The papers here that refer to geometry, also talk a lot about hyperbolic, or nearly-hyperbolic, spaces that arise in networks. There seems to be the claim that, in such spaces, there is a constant k such that, if all the k-hop subpaths of a path are shortest, then the whole path is shortest.

Finally, as a novelty at least, I've shown that the distance measure inside a disk D'(x,y) := D(x,y)/[D(x,y) + min_{a in C} D(x,a)+D(y,a)] , where D(x,y) is Euclidean distance, and C is the bounding circle, gives a metric space that "looks" hyperbolic, but is not the same as the Poincaire model.

-Ken Clarkson

None:
2006-04-16T16:06:40Z

sorry, "distance between two edge midpoints in abc is less than the distance between endpoints in ABC" should be "distance between two edge midpoints in abc is less than the distance between the corresponding midpoints in ABC"

-Ken

11011110:
2006-04-16T21:13:22Z

Interesting — thanks for the references.

D'(x,y) := D(x,y)/[D(x,y) + min_{a in C} D(x,a)+D(y,a)] , where D(x,y) is Euclidean distance, and C is the bounding circle, gives a metric space that "looks" hyperbolic

It's not Riemannian, is it? But it looks very closely related to the Riemannian metric in which <.,.>x = <.,.>/(minaεC 2D(x,a)). I'm not so familiar with the formula for hyperbolic distance as a Riemannian metric on the unit disk but if I've worked it through correctly it's similar but with a lower-order correction term: <.,.>/(minaεC 2D(x,a)-D(x,a)2).

geomblog:
2006-06-28T18:51:41Z

did you see the FOCS paper list ? there's a new paper by Krautgamer and Lee on algorithms for negatively curved space. Sounds very interesting.

geomblog: moreover
2006-06-28T20:44:11Z

the paper I mentioned above answers your TSP question in the affirmative, using what sounds like a similar technique to what you outlined.

None: Re: moreover
2006-06-28T20:52:30Z

Actually, we only resort to "quad-tree" based techniques very locally, when the space gets flat enough that the quad-trees have bounded degree. The more difficult part is for "large" distances, where the number of portals in a bounded-diameter decomposition grows exponentially (the number of eps*R-spaced portals on a diameter-R piece is ~ (1/eps)^R instead of (1/eps)^2 like in Euclidean space). This makes dynamic programming too inefficient.
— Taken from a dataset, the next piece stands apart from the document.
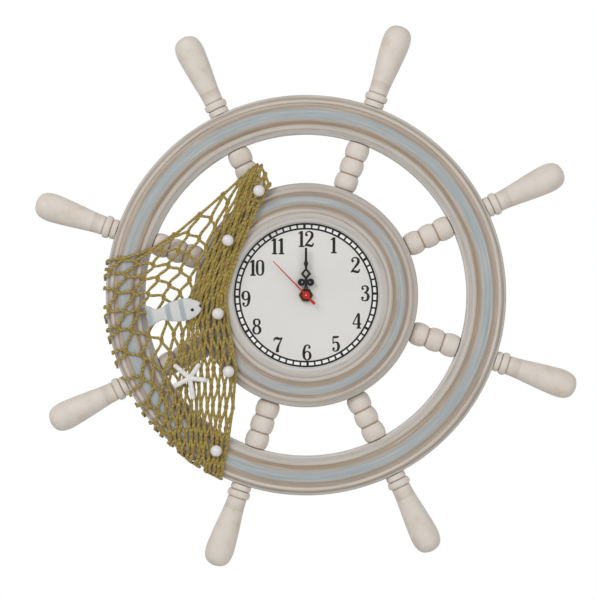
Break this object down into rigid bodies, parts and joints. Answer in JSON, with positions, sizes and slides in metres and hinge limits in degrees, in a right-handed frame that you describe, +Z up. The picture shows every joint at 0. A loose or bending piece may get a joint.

Instead, we use exponential divergence of geodesics in neg. curved spaces to prove a stronger structure theorem for the "large-scale" structure of near-optimal tours.

--James

11011110: Re: moreover
2006-06-29T15:06:18Z

Which does in fact sound like "a similar technique to what I outlined", in very broad outline. My hierarchical clustering paper similarly uses quadtree techniques very locally and resorts to something else for large distances.